Here’s an exploded diagram of the FPGA assembly:

I’ll be covering the 2.5D/3D assembly aspects of this new FPGA in more detail on my EDA360 Insider blog this coming Thursday (for 3D Thursday), but I want to discuss the low-power aspects of this device here, now.

The obvious contributor to the Virtex-7 2000T FPGA’s power profile is the use of the 28nm TSMC HPL (high-performance, low-power) high-K, metal-gate (HKMG) process technology. Xilinx chose TSMC’s 28 HPL process to make all of its Series 7 FPGA family members (Virtex-7, Kintex-7, and Artex-7) over TSMC’s 28 HP and 28 P process technologies. Instead of letting us know this fact and leaving it there,  Xilinx published a White Paper that goes into great detail about the decision (“Lowering Power at 28nm with Xilinx 7 Series FPGAs”).

Xilinx considered all three of the TSMC 28nm process technologies for the 7-series FPGA families but the company quickly locked on the two HKMG processes (HP and HPL) as being the “best” for FPGA design. Because Xilinx wanted to use just one process technology to cover all of the planned Series-7 FPGA families from high-performance to low-power, HKMG promised the best mix of performance and leakage for the company’s unified approach to designing all of the Series-7 FGPA families. TSMC’s 28 LP process uses PolySiON (polysilicon/silicon oxy-nitride) gate insulation and is best suited for designs that require less performance than FPGAs. The PolySiON 28 LP process produces transistors that are about 13% slower than those produced in the 28 HPL and 28 HP processes (for the types of transistors Xilinx would be using to build its Series-7 FPGAs) while exhibiting more than twice the leakage. The advantage of the 28 LP process is that it’s less expensive.

Eliminating the 28 LP process as a possibility left the choice between TSMC’s 28 HPL and 28 HP processes. Both processes can produce equally fast transistors but the 28 HP process produces transistors with about twice the leakage of the 28 HPL process for the types of transistors Xilinx would be using to build its Series-7 FPGAs.
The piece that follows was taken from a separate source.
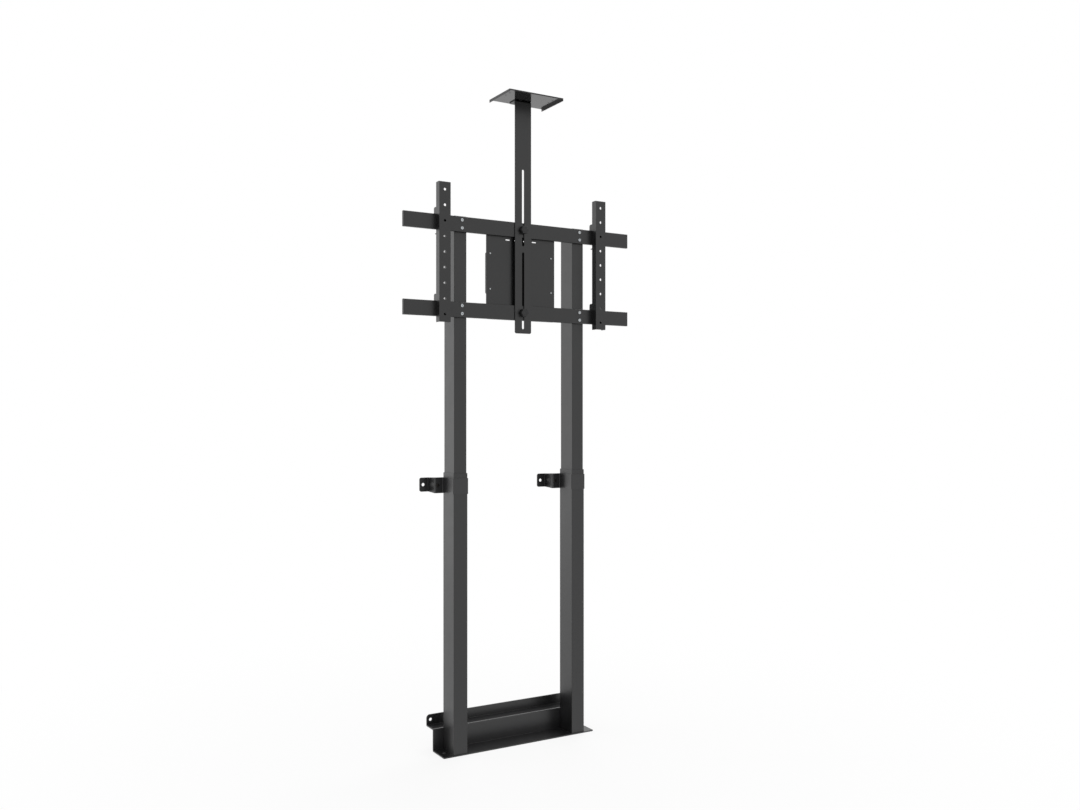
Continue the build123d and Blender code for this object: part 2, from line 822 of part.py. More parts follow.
def carrier_plate():
    """Plate behind the bars, with slots for cable ties."""
    limits = (centred(0, carrier_width), (lower_bar_bottom, inner_top))
    plate = panel(*limits, carrier_corner, bar_back, carrier_back)
    for point in carrier_screw_points() + box_screw_points():
        start = (point[0], bar_back - cut_over, point[2])
        plate -= rod(start, (point[0], carrier_back + cut_over, point[2]), carrier_screw_r)
    first = -(tie_slot_count - 1) / 2 * tie_slot_step
    level = upper_bar_bottom - tie_slot_in
    for index in range(tie_slot_count):
        place = centred(first + index * tie_slot_step, tie_slot_length)
        plate -= block(place, (bar_back - cut_over, carrier_back + cut_over), centred(level, tie_slot_width))
    return plate


def carrier_screw(point):
    """Screw from behind, through the carrier plate into a bar or through a box's ear into the plate."""
    way = (0, -1, 0)
    return socket_screw(point, way, carrier_head, carrier_head_r, carrier_screw_length, carrier_screw_r)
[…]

According to the White Paper, TSMC’s 28 HP process is better suited to GPU and CPU designs that require the ultimate performance and that have the power budget (~100W) to achieve that performance. The maximum Xilinx Series-7 FPGA power budget is 40W, so the company selected TSMC’s 28 HPL process technology. However, in a demo last week, Xilinx showed the Virtex-7 2000T FPGA simultaneously running 3600 copies of its 8-bit nanoBlaze processor core, delivering 180,000 MIPS while consuming 20W. That’s a really impressive amount of computation for the power.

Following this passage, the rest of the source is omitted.